Six thousand seven hundred tonnes can be hardly called a significant part of either Scottish production or the French market. It is a drop in the ocean. According to SQS, Scotland exported 34,000 tonnes of salmon to France in 2003. Label Rouge accounts for only 20% of these exports and only 4% of Scottish production, depending on which figures are used. Yet, Brain Simpson, Chief Executive of SQS said that "Label Rouge Scottish salmon is clearly the favoured salmon product in France, as this is the sixth consecutive year that exports have increased.” Even wearing the largest pair of rose tinted spectacles, we cannot see how Label Rouge salmon can be described as being the favoured product in France. Certainly, we have had some difficulty in finding examples of Label Rouge salmon whilst conducting our surveys of the French markets.

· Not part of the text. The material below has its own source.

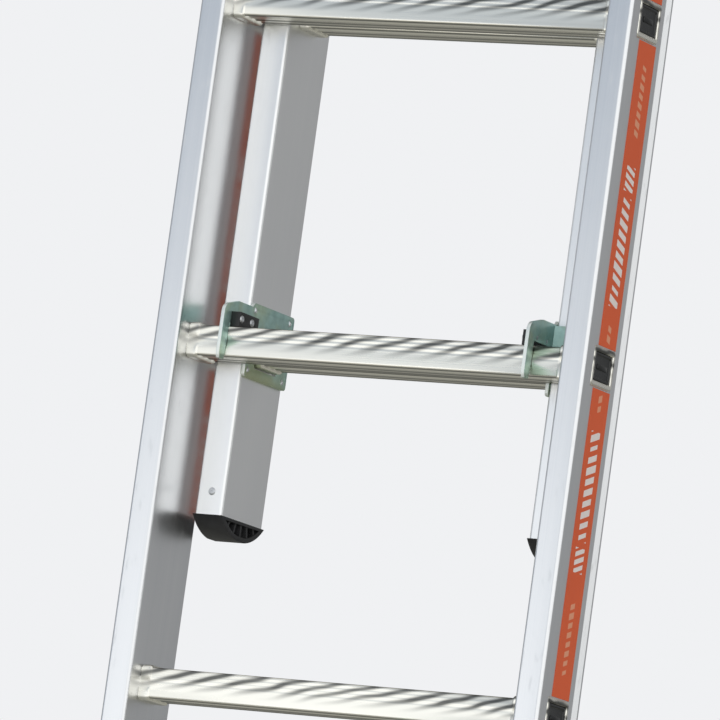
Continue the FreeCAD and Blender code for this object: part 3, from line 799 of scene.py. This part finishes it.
TURNS = {
    "right": (0.0, math.pi / 2, 0.0),
    "left": (0.0, -math.pi / 2, 0.0),
    "front": (math.pi / 2, 0.0, 0.0),
}


def solids_of(node):
    """Low and high corners of each separate solid in a CAD node."""
    bm = bmesh.new()
    bm.from_mesh(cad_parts[node].data)
    bmesh.ops.remove_doubles(bm, verts=bm.verts, dist=MERGE)
    left = set(bm.verts)
    boxes = []
    while left:
        queue = [left.pop()]
        found = list(queue)
        while queue:
            vert = queue.pop()
            for edge in vert.link_edges:
                other = edge.other_vert(vert)
                if other in left:
                    left.remove(other)
                    queue.append(other)
                    found.append(other)
        low = Vector(min(v.co[i] for v in found) for i in range(3))
        high = Vector(max(v.co[i] for v in found) for i in range(3))
        boxes.append((low, high))
    bm.free()
    return sorted(boxes, key=lambda b: tuple(b[0]))


def build_rivets(node, body):
    """Rivets where the CAD has theirs, heads towards the climber or between the stiles."""
    places = []
    for low, high in solids_of(node):
        middle = (low + high) / 2
        size = high - low
        if size.y > size.x:
            grip = size.y - RIVET_HEIGHT
            places.append(((middle.x, low.y + RIVET_HEIGHT, middle.z), TURNS["front"]))
        elif middle.x > 0:
            grip = size.x - RIVET_HEIGHT
            places.append(((low.x + RIVET_HEIGHT, middle.y, middle.z), TURNS["left"]))
        else:
            grip = size.x - RIVET_HEIGHT
            places.append(((high.x - RIVET_HEIGHT, middle.y, middle.z), TURNS["right"]))
    mesh = scatter(node, rivet_shape(grip), places, FINISHES["rivet"])
    return new_piece(f"{node}_set", mesh, FINISHES["rivet"], body, [node])


# --- assembly ----------------------------------------------------------------------

for section in SECTIONS:
    body = f"{section}_section"
    for side_name in SIDES:
        build_stile(section, side_name)
        build_plugs(section, side_name)
        eased(f"{section}_{side_name}_foot", FINISHES["shoe"], 0.5 * MM, body)
        eased(f"{section}_{side_name}_top_cap", FINISHES["cap"], 0.9 * MM, body, 3)
        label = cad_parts[f"{section}_{side_name}_label"]
        label.data.materials.clear()
        label.data.materials.append(FINISHES["label"])
    for number in RUNGS:
        build_rung(section, number)
for side_name in SIDES:
    for node, finish, ease, body, slot in (
        ("hook", "zinc", 0.4 * MM, "upper_section", "hook_steel"),
        ("hook_seat_block", "nylon", 0.6 * MM, "upper_section", "seat_nylon"),
        ("guide_bracket", "zinc", 0.4 * MM, "lower_section", "guide_steel"),
    ):
        eased(f"{side_name}_{node}", FINISHES[finish], ease, body)
for node, body in (
    ("lower_foot_rivets", "lower_section"),
    ("guide_rivets", "lower_section"),
    ("upper_foot_rivets", "upper_section"),
    ("hook_rivets", "upper_section"),
    ("seat_block_rivets", "upper_section"),
):
    build_rivets(node, body)


# --- floor, light and camera -------------------------------------------------------


def build_floor(radius=1.3):
    bm = bmesh.new()
    bmesh.ops.create_circle(bm, cap_ends=True, radius=radius, segments=96)
    mesh = bpy.data.meshes.new("floor")
    bm.to_mesh(mesh)
    bm.free()
    floor = bpy.data.objects.new("floor", mesh)
    bpy.context.scene.collection.objects.link(floor)
    floor.location.z = cad_box[0].z - 0.2 * MM
    floor.visible_glossy = False
    f = Finish("pale_floor", Roughness=0.7)
    f.shape(Base_Color=f.mix(f.noise(3.0, 2.0), (0.82, 0.825, 0.84), (0.86, 0.865, 0.88)))
    mesh.materials.append(f.material)


def light_panel(name, place, aim, width, height, power, colour):
    data = bpy.data.lights.new(name, "AREA")
    data.shape = "RECTANGLE"
    data.size, data.size_y = width, height
    data.energy = power
    data.color = colour
    lamp = bpy.data.objects.new(name, data)
    bpy.context.scene.collection.objects.link(lamp)
    lamp.location = place
    lamp.rotation_euler = (Vector(aim) - Vector(place)).to_track_quat("-Z", "Y").to_euler()
    lamp.visible_camera = False


def build_world():
    """A flat pale backdrop for the eye, and a studio that the metal reflects."""
    world = bpy.data.worlds.new("studio")
    bpy.context.scene.world = world
    world.use_nodes = True
    world.node_tree.nodes.clear()
    w = Nodes(world.node_tree)
    x, y, z = w.axes(w.node("ShaderNodeTexCoord").outputs["Generated"])
    softbox = (0.86 * x - 0.50 * y + 0.10 * z).step(0.25, 0.75)
    front = (y * -1.0).step(-0.30, 0.80)
    overhead = z.step(0.25, 0.85)
    behind = y.step(-0.20, 0.45)
    below = (z + 0.35 * front).step(0.05, -0.15)
    tone = w.mix(front, STUDIO_BACK, STUDIO_FRONT)
    tone = w.mix(softbox, tone, STUDIO_SOFTBOX)
    tone = w.mix(overhead * (1.0 - behind), tone, STUDIO_OVERHEAD)
    tone = w.mix(overhead * behind, tone, STUDIO_DARK)
    tone = w.mix(below, tone, STUDIO_DARK)
    tone = w.mix(z.step(-0.16, -0.42), tone, STUDIO_GROUND)
    studio = w.node("ShaderNodeBackground", Color=tone)
    flat = w.node("ShaderNodeBackground", Color=BACKDROP)
    eye = w.node("ShaderNodeLightPath").outputs["Is Camera Ray"]
    chosen = w.node("ShaderNodeMixShader", _0=eye, _1=studio.outputs[0], _2=flat.outputs[0])
    w.node("ShaderNodeOutputWorld", Surface=chosen.outputs[0])


BACKDROP = (0.871, 0.880, 0.896)
STUDIO_FRONT = (0.46, 0.52, 0.60)
STUDIO_BACK = (0.33, 0.335, 0.34)
STUDIO_SOFTBOX = (1.20, 1.21, 1.21)
STUDIO_GROUND = (0.34, 0.34, 0.31)
STUDIO_OVERHEAD = (0.75, 0.76, 0.78)
STUDIO_DARK = (0.11, 0.11, 0.10)


def build_camera():
    """Long lens, low and to the right, rolled so that the ladder leans as it is used."""
    data = bpy.data.cameras.new("camera")
    data.sensor_width = 36.0
    data.lens = 429.65
    data.clip_start, data.clip_end = 0.1, 200.0
    camera = bpy.data.objects.new("camera", data)
    bpy.context.scene.collection.objects.link(camera)
    place = Vector((3.2411, -6.0034, -0.2039))
    turn, tilt, roll = math.radians(28.647), math.radians(7.640), math.radians(7.827)
    ahead = Vector((
        -math.sin(turn) * math.cos(tilt), math.cos(turn) * math.cos(tilt), math.sin(tilt)
    ))
    level = ahead.cross(Vector((0, 0, 1))).normalized()
    upright = level.cross(ahead)
    right = level * math.cos(roll) + upright * math.sin(roll)
    up = right.cross(ahead)
    axes = Matrix((right, up, -ahead)).transposed().to_4x4()
    camera.matrix_world = Matrix.Translation(place) @ axes
    bpy.context.scene.camera = camera


build_floor()
build_world()
light_panel(
    "low_front_panel", (-1.25, -2.2, 0.32), (0.0, 0.0, 0.32), 2.0, 1.45, 7.0, (1.0, 0.95, 0.88)
)
build_camera()
bpy.context.scene.view_settings.view_transform = "Standard"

This blinkered focus on the top end of the market completely ignores what the majority of consumers want, which is value for money fish. This message has been reinforced this week by one British supermarket chain. Sainsburys fresh salmon fillet sells for £9.99/kg; the highest price in the British retail sector for loose salmon fillets from the fresh fish counter. Their standard sized packs of chilled prepacked salmon fillet sell at £15.76/kg, which is also at the top end of the market, even more expensive than Marks & Spencer. Sainsburys customers are clearly not so willing to pay such a high price for their salmon for this week, to coincide with the imposition of safeguards, Sainsburys have launched a pack of salmon under the basics label selling for £6.04/kg  Whilst the Scottish industry would probably suggest this is another case of companies selling cheap imported salmon, the fish is actually Scottish and as we now know, as long as the pack is labelled with Scottish Farmed Salmon or any combination of these words, the salmon is of the highest possible quality. Not bad for £6.04/kg?